M. Jacques Sapir.C’est une vieille revendication de la part des dirigeants américains d’éviter que se constitue ce qui s’appelle laForteresse Europe .Et on voit bien que les USA sont toujours très anxieux de maintenir un cadre de libre-échange entre leur économie et l’économie européenne. Pour l’instant, ce n’est pas un problème réel pour l’UE, parce qu’elle n’est pas véritablement menacée par les produits américains. Elle subit une concurrence assez dévastatrice, il faut le dire, des produits chinois, voire des produits indiens, voire même, pour les pays de l’Europe occidentale, des productions d’autres produits de l’UE, ce que l’on appelle les nouveaux membres, les pays nouveaux-entrants qui, évidemment, bénéficient du même statut de pays européens et qui ont, de cette façon-là, accès au marché des pays de l’Union occidentale. Donc, je ne vois pas pour l’instant de problèmes entre l’UE et les USA. Cependant, si les USA continuent de dévaluer le dollar par rapport à l’euro, ce qui est malheureusement tout à fait possible, parce que les USA sont aujourd’hui engagés dans une politique d’assouplissement quantitatif, ce qui veut dire que la Banque centrale américaine, la Réserve fédérale, est en train d’injecter des sommes considérables dans l’économie américaine. Si cela provoque une baisse du dollar par rapport à l’euro, alors oui, effectivement, à terme, ceci pourrait se révéler très négatif pour l’économie européenne.

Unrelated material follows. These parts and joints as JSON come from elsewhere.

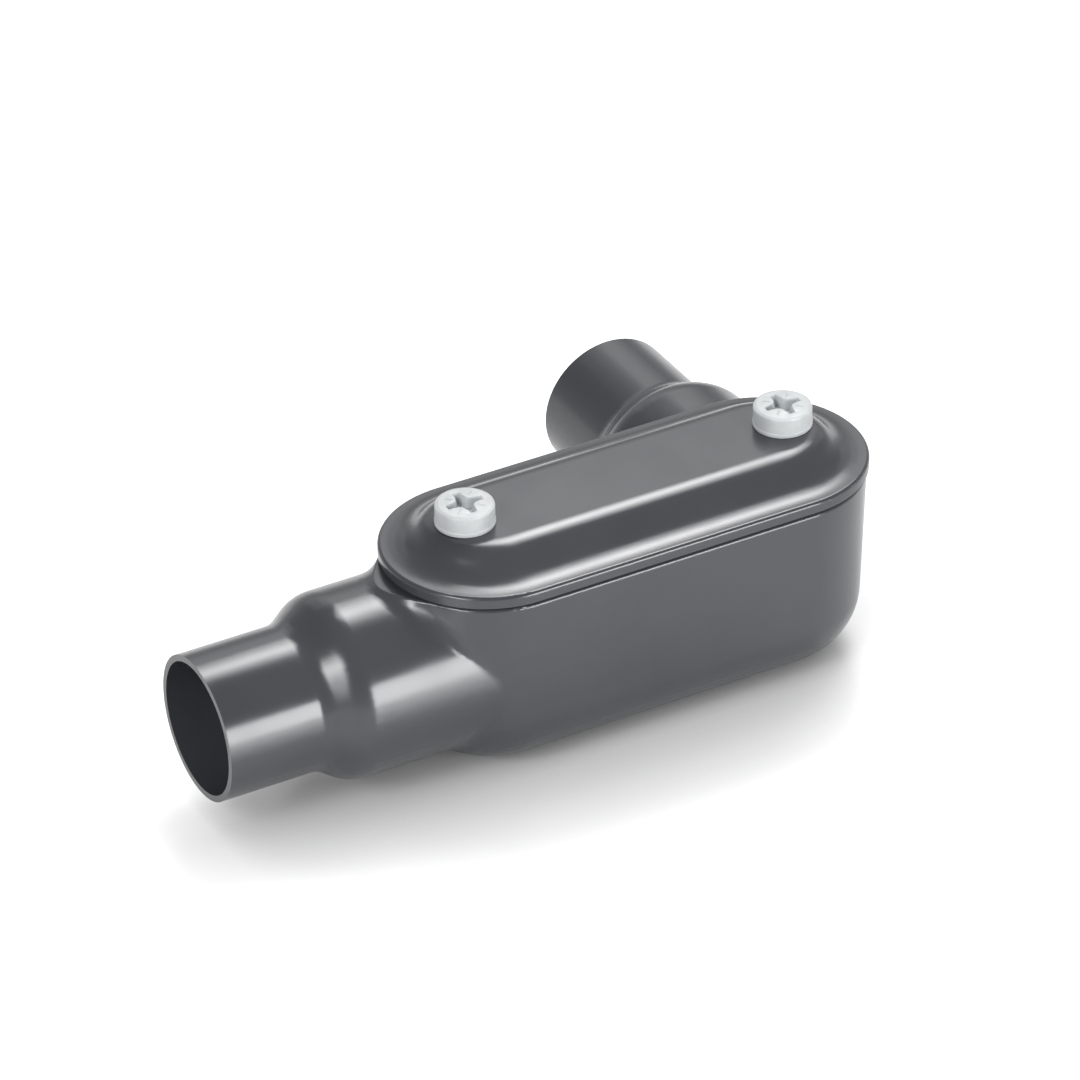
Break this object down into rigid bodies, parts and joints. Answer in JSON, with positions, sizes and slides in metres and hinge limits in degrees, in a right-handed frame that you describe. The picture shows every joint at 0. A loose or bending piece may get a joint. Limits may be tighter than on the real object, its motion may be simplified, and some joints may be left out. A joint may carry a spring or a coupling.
{
  "type": "conduit body",
  "caption": "Hollow side-outlet conduit body with sleeved hubs, a domed gasketed cover and capped cover screws.",
  "frame": {"origin": "middle of the flat back of the body, on the plane that it rests on", "axes": "X along the run with the run hub towards -X, +Y towards the side hub, +Z towards the cover"},
  "size_m": [0.1565, 0.0905, 0.0575],
  "materials": {
    "body_coat": "cast iron in a bonded dark grey glossy PVC coat, lacquered iron inside",
    "gasket_rubber": "matt black neoprene",
    "cover_coat": "pressed steel in a bonded dark grey glossy PVC coat",
    "screw_steel": "plain stainless steel",
    "cap_plastic": "pale grey-white moulded plastic, satin"
  },
  "bodies": {
    "housing": {"body": "body_coat", "gasket": "gasket_rubber"},
    "lid": {"cover": "cover_coat"},
    "screw_left": {"cover_screw_1": "screw_steel", "screw_cap_1": "cap_plastic"},
    "screw_right": {"cover_screw_2": "screw_steel", "screw_cap_2": "cap_plastic"}
  },
  "joints": [
    {"name": "cover_lift", "type": "slide", "parent": "housing", "child": "lid", "axis": [0, 0, 1], "range_m": [0, 0.03]},
    {"name": "screw_left_turn", "type": "hinge", "parent": "lid", "child": "screw_left", "pos_m": [-0.038, 0, 0.0527], "axis": [0, 0, 1], "continuous": true},
    {"name": "screw_right_turn", "type": "hinge", "parent": "lid", "child": "screw_right", "pos_m": [0.038, 0, 0.0527], "axis": [0, 0, 1], "continuous": true}
  ]
}
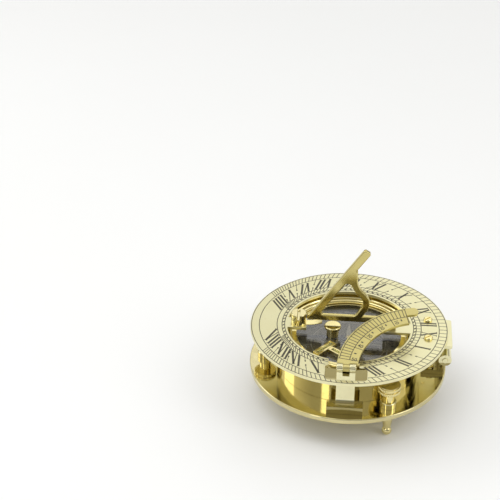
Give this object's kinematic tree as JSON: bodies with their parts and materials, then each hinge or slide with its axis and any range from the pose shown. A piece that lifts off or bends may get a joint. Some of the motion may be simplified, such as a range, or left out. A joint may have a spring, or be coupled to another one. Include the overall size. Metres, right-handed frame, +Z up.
{
  "type": "portable sundial",
  "caption": "Folding brass sundial: engraved hour ring on a tilt hinge over a compass box, folding gnomon and latitude arc, on a round plate with levelling screws.",
  "frame": {"origin": "on the table, under the middle of the bounding box", "axes": "+X towards the noon mark and the tilt hinge, +Y towards the forenoon hours, +Z up"},
  "size_m": [0.129, 0.127, 0.1053],
  "materials": {
    "polished_brass": "mirror polished",
    "satin_brass": "satin, pale",
    "screw_brass": "turned and polished",
    "gnomon_brass": "polished casting",
    "steel": "turned",
    "blued_steel": "blued",
    "card_enamel": "matt enamel",
    "window_glass": "clear, plain",
    "vial_glass": "clear, filled with spirit",
    "engraving_fill": "matt black fill in the engraved lines and numerals"
  },
  "bodies": {
    "base": {"base_plate": "polished_brass", "foot_bosses": "polished_brass", "compass_box": "polished_brass", "compass_box_screws": "steel", "compass_card": "card_enamel", "needle_pivot": "steel", "compass_glass": "window_glass", "bezel": "polished_brass", "level_long": "satin_brass", "level_short": "satin_brass", "level_vials": "vial_glass", "round_level": "polished_brass", "hinge_base_leaf": "satin_brass", "hinge_pin": "screw_brass", "hinge_base_screws": "screw_brass", "latitude_bracket": "satin_brass", "bracket_screws": "steel", "arc_pin": "screw_brass"},
    "dial": {"hour_ring": "satin_brass", "hinge_dial_leaf": "satin_brass", "dial_screws": "screw_brass", "gnomon_post": "polished_brass", "gnomon_lug": "polished_brass", "gnomon_pivots": "steel", "gnomon_spring": "satin_brass"},
    "gnomon": {"gnomon": "gnomon_brass"},
    "arc": {"latitude_arc": "satin_brass"},
    "needle": {"compass_needle": "blued_steel", "needle_cap": "screw_brass"},
    "levelling_screw_1": {"levelling_screw_1": "screw_brass"},
    "levelling_screw_2": {"levelling_screw_2": "screw_brass"},
    "levelling_screw_3": {"levelling_screw_3": "screw_brass"}
  },
  "joints": [
    {"name": "dial_tilt", "type": "hinge", "parent": "base", "child": "dial", "pos_m": [0.06045, 0, 0.0376], "axis": [0, 1, 0], "range_deg": [0, 55]},
    {"name": "arc_fold", "type": "hinge", "parent": "base", "child": "arc", "pos_m": [-0.00105, -0.052, 0.0526], "axis": [1, 0, 0], "range_deg": [0, 77]},
    {"name": "gnomon_fold", "type": "hinge", "parent": "dial", "child": "gnomon", "pos_m": [-0.00105, 0, 0.0545], "axis": [-1, 0, 0], "range_deg": [0, 88]},
    {"name": "needle_spin", "type": "hinge", "parent": "base", "child": "needle", "pos_m": [-0.00105, 0, 0.038], "axis": [0, 0, 1], "continuous": true},
    {"name": "level_screw_1_travel", "type": "slide", "parent": "base", "child": "levelling_screw_1", "axis": [0, 0, 1], "range_m": [-0.003, 0.004]},
    {"name": "level_screw_2_travel", "type": "slide", "parent": "base", "child": "levelling_screw_2", "axis": [0, 0, 1], "range_m": [-0.003, 0.004]},
    {"name": "level_screw_3_travel", "type": "slide", "parent": "base", "child": "levelling_screw_3", "axis": [0, 0, 1], "range_m": [-0.003, 0.004]}
  ],
  "couplings": [
    {"joint": "arc_fold", "follows": "dial_tilt", "ratio": 1.4}
  ]
}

Voici, en toute clarté et brièveté, le point de vue de M. Jacques Sapir, brillant théoricien de la démondialisation, estimant qu’une sortie de l’euro pourrait, dans les quelques années qui viennent, s’imposer en forte éventualité, sinon en échéance. Dans cette nouvelle aventure pro-euro dont on comprend maintenant mieux les tenants et les aboutissants, il faudrait se méfier aussi bien du grandUncle Sam papivore jusqu’à la boulimie la plus incurable … car ce n’est pas le papier à dollar qui manque dans les usines … que de nos propres illusions. D’un autre côté, il est vrai que l’espoir fait vivre, que ceux qui, tous les jours, dans les supermarchés ou ailleurs, tendent le fier symbole d’une franc-maçonnerie de plus en plus déséquilibrée à l’intérieur de ses loges, n’ont d’autre issue que de s’accrocher à n’importe quelle brindille d’espoir, à n’importe quelle mesure, surtout si elle semble spectaculaire comme celle dont M. Sapir nous a décortiqué les fondements.